THE REQUEST:
Find how many lines contain the word "where" and state that number alone.

DATA LISTING:
◇ ◇ ◇ ◇ ◇ ◇ ◇

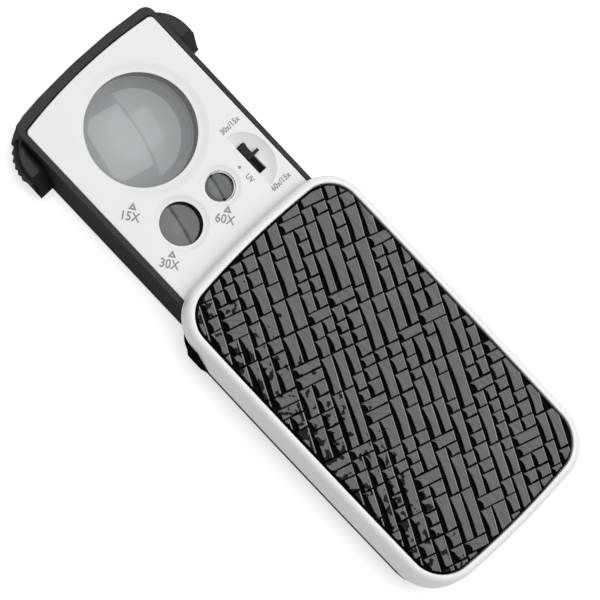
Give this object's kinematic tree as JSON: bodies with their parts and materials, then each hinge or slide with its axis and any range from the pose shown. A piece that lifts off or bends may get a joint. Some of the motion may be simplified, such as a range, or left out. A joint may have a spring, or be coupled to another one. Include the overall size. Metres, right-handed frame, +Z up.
{
  "type": "pull-out pocket loupe",
  "caption": "Pocket loupe with a flat sleeve and a pull-out drawer that carries three round lenses, lamps, a slide switch and button cells.",
  "frame": {"origin": "middle of the bottom of the overall box, with the drawer drawn right out", "axes": "+X along the loupe from the drawer's outer end to the sleeve's closed end, +Z up through the lenses towards the user"},
  "size_m": [0.1552, 0.0572, 0.02],
  "materials": {
    "white_plastic": "satin moulded",
    "panel_plastic": "satin moulded",
    "black_plastic": "fine satin moulded",
    "grey_plastic": "satin moulded",
    "embossed_inlay": "embossed, glossy in the grooves",
    "lens_glass": "polished",
    "board_laminate": "solder mask",
    "lamp_resin": "clear resin",
    "violet_resin": "tinted clear resin",
    "sheet_steel": "plated",
    "contact_brass": "plated"
  },
  "bodies": {
    "sleeve": {"upper_shell": "white_plastic", "inlay_plate": "embossed_inlay", "lower_shell": "black_plastic"},
    "drawer": {"drawer_tray": "black_plastic", "lens_panel": "panel_plastic", "lens_15x": "lens_glass", "lens_retainer_15x": "grey_plastic", "lens_30x": "lens_glass", "lens_barrel_30x": "black_plastic", "lens_60x": "lens_glass", "lens_barrel_60x": "black_plastic", "circuit_board": "board_laminate", "lamp_white_30x": "lamp_resin", "lamp_white_60x": "lamp_resin", "lamp_ultraviolet": "violet_resin", "chip_resistor_1": "black_plastic", "chip_resistor_2": "black_plastic", "chip_resistor_3": "black_plastic", "switch_housing": "black_plastic", "contact_positive": "contact_brass", "contact_bridge": "contact_brass", "contact_negative": "contact_brass", "button_cell_1": "sheet_steel", "button_cell_2": "sheet_steel", "button_cell_3": "sheet_steel", "tray_screw_1": "sheet_steel", "tray_screw_2": "sheet_steel", "tray_screw_3": "sheet_steel", "tray_screw_4": "sheet_steel"},
    "switch_slider": {"switch_knob": "black_plastic"},
    "door": {"battery_door": "black_plastic", "door_contact": "contact_brass"}
  },
  "joints": [
    {"name": "drawer_slide", "type": "slide", "parent": "sleeve", "child": "drawer", "axis": [1, 0, 0], "range_m": [0, 0.0573]},
    {"name": "switch_slide", "type": "slide", "parent": "drawer", "child": "switch_slider", "axis": [1, 0, 0], "range_m": [0, 0.004]},
    {"name": "door_slide", "type": "slide", "parent": "drawer", "child": "door", "axis": [-1, 0, 0], "range_m": [-0.013, 0]}
  ]
}
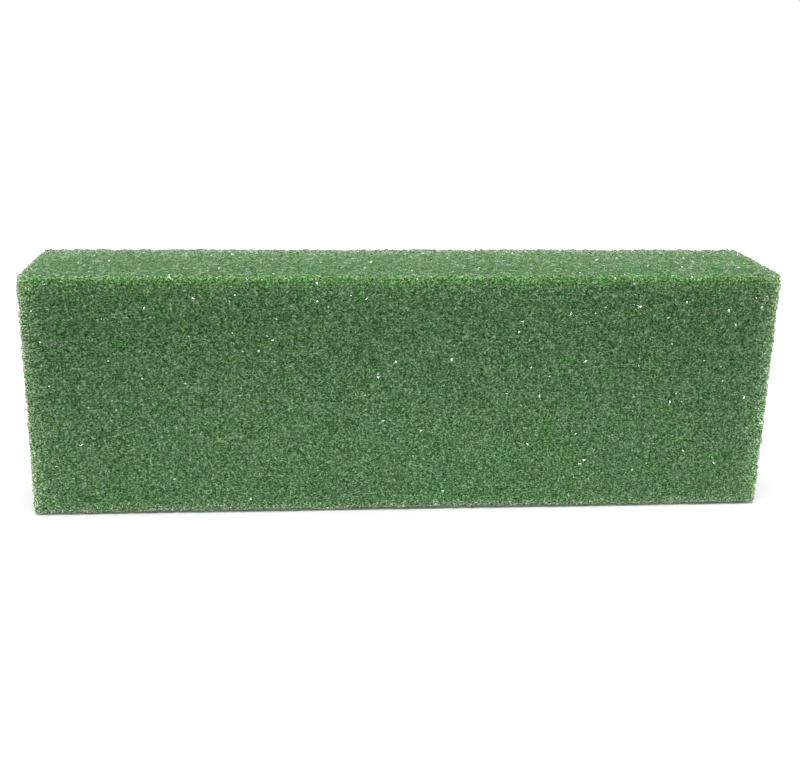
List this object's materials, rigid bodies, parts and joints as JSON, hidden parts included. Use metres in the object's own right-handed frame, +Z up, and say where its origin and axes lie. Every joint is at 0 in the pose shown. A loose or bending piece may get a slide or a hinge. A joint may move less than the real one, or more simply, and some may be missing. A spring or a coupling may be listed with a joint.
{
  "type": "floral foam brick",
  "caption": "Long rectangular block of rigid green craft foam with coarse open-cut cells, for holding stems and picks in floral arrangements.",
  "frame": {"origin": "middle of the long narrow side that the brick stands on", "axes": "+X along the length, +Y through the thickness from the front to the back, +Z up"},
  "size_m": [0.3048, 0.0508, 0.1016],
  "materials": {
    "foam": "rigid green foam with coarse open-cut cells, matt with small glints"
  },
  "bodies": {
    "root": {"foam_brick": "foam"}
  },
  "joints": []
}
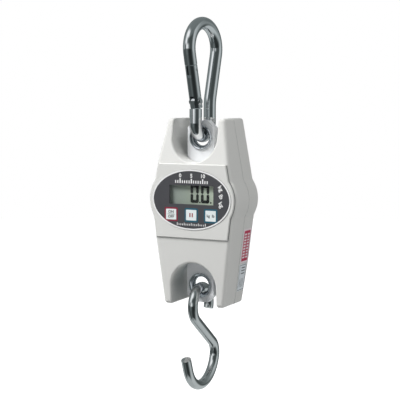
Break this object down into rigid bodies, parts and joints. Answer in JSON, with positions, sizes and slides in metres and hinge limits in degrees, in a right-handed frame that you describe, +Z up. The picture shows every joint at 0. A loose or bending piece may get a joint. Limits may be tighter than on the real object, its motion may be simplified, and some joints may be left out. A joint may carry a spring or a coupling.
{
  "type": "hanging scale",
  "caption": "Digital hanging scale: slim two-shell case with oval display panel and keys, a spring-gate snap hook above and an S-hook below.",
  "frame": {"origin": "where the scale is hung: inside the top of the snap hook, in the middle of its wire", "axes": "+Z up, +Y towards the battery door at the back, +X to the right of a person who faces the display"},
  "size_m": [0.0632, 0.0481, 0.2419],
  "materials": {
    "polished_steel": "polished stainless steel",
    "pin_steel": "turned stainless steel",
    "spring_steel": "drawn spring wire",
    "bush_steel": "polished steel bush",
    "plate_steel": "milled stainless plate",
    "hook_steel": "bright bent wire",
    "case_plastic": "light warm grey, fine satin texture",
    "battery_jacket": "plain wrapped cells",
    "contact_metal": "nickel plated spring strip",
    "gauge_foil": "amber film",
    "lead_jacket": "thin screened lead",
    "board_green": "green solder mask",
    "component_black": "moulded parts",
    "screw_steel": "zinc plated",
    "holder_plastic": "white frame",
    "display_glass": "greenish grey liquid crystal cell",
    "strip_rubber": "layered contact rubber",
    "window_clear": "clear window",
    "label_charcoal": "charcoal film with a white rim",
    "key_white": "white key cap with a coloured border"
  },
  "bodies": {
    "hook": {"snap_hook_body": "polished_steel"},
    "gate": {"snap_hook_gate": "polished_steel", "gate_pin": "pin_steel", "nose_pin": "pin_steel", "gate_spring": "spring_steel", "gate_plunger": "pin_steel"},
    "upper_eye": {"upper_eye_bush": "bush_steel"},
    "case": {"load_plate": "plate_steel", "strain_gauges": "gauge_foil", "gauge_lead": "lead_jacket", "front_cover": "case_plastic", "rear_cover": "case_plastic", "batteries": "battery_jacket", "battery_contacts": "contact_metal", "front_label": "label_charcoal", "display_window": "window_clear", "display_glass": "display_glass", "display_holder": "holder_plastic", "contact_strips": "strip_rubber", "main_board": "board_green", "board_parts": "component_black", "tact_switches": "component_black", "case_screws": "screw_steel", "plate_screws": "screw_steel", "board_screws": "screw_steel"},
    "battery_door": {"battery_door": "case_plastic"},
    "power_key": {"power_key": "key_white"},
    "hold_key": {"hold_key": "key_white"},
    "unit_key": {"unit_key": "key_white"},
    "lower_eye": {"lower_eye_bush": "bush_steel"},
    "s_hook": {"s_hook": "hook_steel"}
  },
  "joints": [
    {"name": "gate_hinge", "type": "hinge", "parent": "hook", "child": "gate", "pos_m": [-0.00093, -0.00825, -0.0458], "axis": [-0.9938, 0.1115, 0], "range_deg": [0, 28], "stiffness_Nm_per_rad": 0.1, "springref_deg": -17.19},
    {"name": "case_swing", "type": "hinge", "parent": "hook", "child": "upper_eye", "pos_m": [0, 0, -0.0597], "axis": [0.9938, -0.1115, 0], "range_deg": [-40, 40]},
    {"name": "case_roll", "type": "hinge", "parent": "upper_eye", "child": "case", "pos_m": [0, 0, -0.06885], "axis": [0, 1, 0], "range_deg": [-32, 32]},
    {"name": "s_hook_roll", "type": "hinge", "parent": "case", "child": "lower_eye", "pos_m": [0, 0, -0.16475], "axis": [0, 1, 0], "range_deg": [-38, 38]},
    {"name": "s_hook_swing", "type": "hinge", "parent": "lower_eye", "child": "s_hook", "pos_m": [0, -0.0017, -0.17769], "axis": [1, 0, 0], "range_deg": [-40, 40]},
    {"name": "power_key_press", "type": "slide", "parent": "case", "child": "power_key", "axis": [0, 1, 0], "range_m": [0, 0.0004], "stiffness_N_per_m": 600, "springref_m": -0.0002},
    {"name": "hold_key_press", "type": "slide", "parent": "case", "child": "hold_key", "axis": [0, 1, 0], "range_m": [0, 0.0004], "stiffness_N_per_m": 600, "springref_m": -0.0002},
    {"name": "unit_key_press", "type": "slide", "parent": "case", "child": "unit_key", "axis": [0, 1, 0], "range_m": [0, 0.0004], "stiffness_N_per_m": 600, "springref_m": -0.0002},
    {"name": "battery_door_hinge", "type": "hinge", "parent": "case", "child": "battery_door", "pos_m": [0, 0.01825, -0.14415], "axis": [-1, 0, 0], "range_deg": [0, 80]}
  ]
}
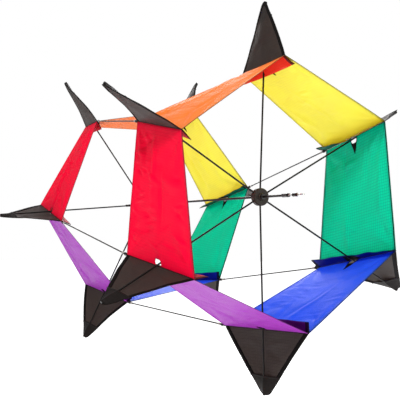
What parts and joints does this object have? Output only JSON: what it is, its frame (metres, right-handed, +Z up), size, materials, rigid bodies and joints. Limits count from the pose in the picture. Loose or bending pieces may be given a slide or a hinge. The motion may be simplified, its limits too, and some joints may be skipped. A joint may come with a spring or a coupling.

◇ ◇ ◇ ◇ ◇ ◇ ◇

ANSWER TO THIS PROBLEM:
2